WHAT NEEDS TO BE DONE. Up to and including the line with "# millimetres.", reproduce the listing below exactly, beginning at its first line.

SOURCE DATA.
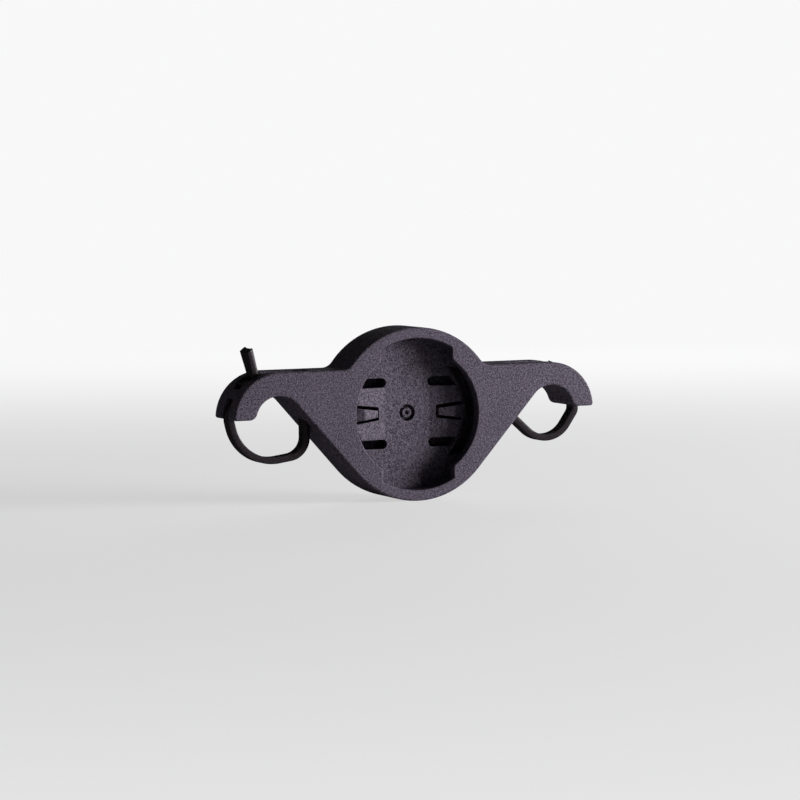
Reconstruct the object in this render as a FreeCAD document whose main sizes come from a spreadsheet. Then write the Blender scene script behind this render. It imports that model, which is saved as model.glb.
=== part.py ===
import FreeCAD, Part
import math
import os
import Sketcher

# Bracket for a bike light: a round quarter-turn socket with an arm on each side, each arm
# ending in an open hook with a round seat, where a cable tie straps the bracket on.
# The frame: origin on the socket's axis, on its front face. X runs along the arms, Y goes into
# the bracket's depth, away from the socket's open face, and Z is up. Lengths are in
# millimetres.

SIZES = {
    # the two round seats, and the rod that each one fits
    "rail_pitch": 44.0,
    "rail_d": 7.0,
    "rail_clear": 0.05,
    # the moulding as a whole
    "body_depth": 8.8,
    "edge_round": 0.3,
    "back_bevel": 0.2,
    "elbow_round": 2.0,
    # the socket's ring and its two lips
    "ring_radius": 13.0,
    "ring_wall": 1.6,
    "lip_w": 1.55,
    "lip_thick": 1.6,
    "keyway_w": 11.5,
    "keyway_round": 0.5,
    "rim_bevel": 0.12,
    # the socket's floor, and the openings that the lips' cores leave in it
    "floor_at": 4.3,
    "floor_thick": 1.2,
    "window_w": 2.05,
    "window_half_angle": 46.0,
    # the wall that closes the socket's back, in a shallow recess
    "back_wall": 1.0,
    "back_recess": 0.5,
    "back_rim": 0.4,
    # the slots that free the two floor tongues
    "slot_w": 1.45,
    "slot_height": 4.62,
    "slot_inner": 3.35,
    "tongue_hinge": 3.66,
    "tongue_rise": 0.83,
    "tongue_gap": 0.35,
    # the bridge past each tongue's end, and the detent finger that it carries
    "bridge_w": 0.4,
    "finger_inner": 4.95,
    "finger_inner_w": 1.0,
    "finger_outer_w": 2.15,
    "finger_inner_gap": 0.3,
    "finger_step": 0.3,
    "finger_fall": 1.65,
    "finger_peak": 1.25,
    "finger_root": 0.7,
    "finger_round": 0.8,
    "slit_w": 0.48,
    # the dimple round the moulding gate
    "gate_radius": 1.27,
    "gate_deep": 0.85,
    "nub_radius": 0.72,
    "nub_drop": 0.15,
    "nub_bore": 0.34,
    "nub_bore_deep": 0.4,
    # the hook at each arm's end
    "hook_radius": 7.0,
    "saddle_wall": 1.35,
    "tip_height": 0.15,
    "tip_outer_round": 0.4,
    "tip_inner_round": 1.2,
    # the tie's channel round the hook, and the bar that keeps the tie in it
    "channel_side_clear": 0.3,
    "channel_low_angle": 25.0,
    "channel_bevel": 0.15,
    "bar_thick": 0.75,
    "bar_low_angle": 29.0,
    "bar_high_angle": 41.0,
    # the core in each arm's back
    "core_w": 1.3,
    "core_wall": 1.65,
    "core_skin": 2.2,
    "core_round": 0.4,
    # the cable ties
    "strap_w": 2.4,
    "strap_thick": 1.0,
    "strap_clear": 0.05,
    "head_angle": 65.0,
    "head_long": 3.6,
    "head_w": 3.8,
    "head_clear": 0.2,
    "head_sunk": 0.3,
    "head_round": 0.3,
    "tail_lean": 14.5,
    "tail_shift": 0.3,
    "tail_cut_angle": 36.0,
    "loose_tail": 4.0,
    "snug_tail": 0.1,
    # the left tie's bends, to the middle of the strap, and where they lie about the seat's axis;
    # its outer side and its belly stand off the circle that the strap keeps on top of the hook
    "loose_side_out": 0.9,
    "loose_shoulder_bend": 2.8,
    "loose_shoulder_up": 0.15,
    "loose_belly_gap": 0.9,
    "loose_belly_out": -0.1,
    "loose_belly_up": 0.15,
    "loose_corner_bend": 3.0,
    "loose_corner_up": -2.9,
    # the right tie's bends, in the same way
    "snug_side_out": 0.0,
    "snug_shoulder_bend": 1.5,
    "snug_shoulder_up": -0.3,
    "snug_belly_gap": -1.15,
    "snug_belly_out": 0.5,
    "snug_belly_up": -0.4,
    "snug_corner_bend": 1.5,
    "snug_corner_up": -0.1,
}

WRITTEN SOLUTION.
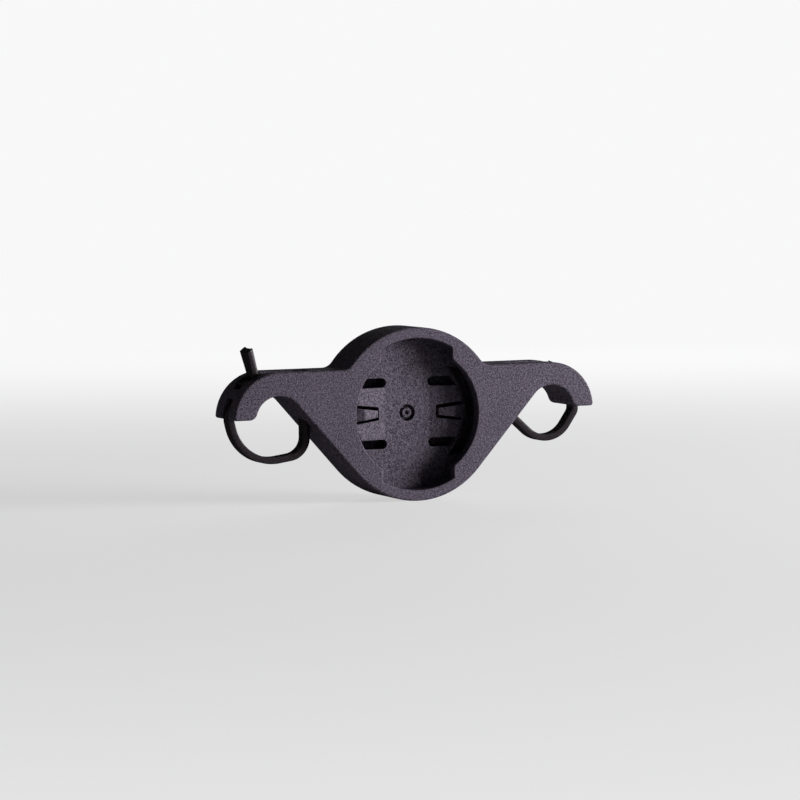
Reconstruct the object in this render as a FreeCAD document whose main sizes come from a spreadsheet. Then write the Blender scene script behind this render. It imports that model, which is saved as model.glb.
=== part.py ===
import FreeCAD, Part
import math
import os
import Sketcher

# Bracket for a bike light: a round quarter-turn socket with an arm on each side, each arm
# ending in an open hook with a round seat, where a cable tie straps the bracket on.
# The frame: origin on the socket's axis, on its front face. X runs along the arms, Y goes into
# the bracket's depth, away from the socket's open face, and Z is up. Lengths are in
# millimetres.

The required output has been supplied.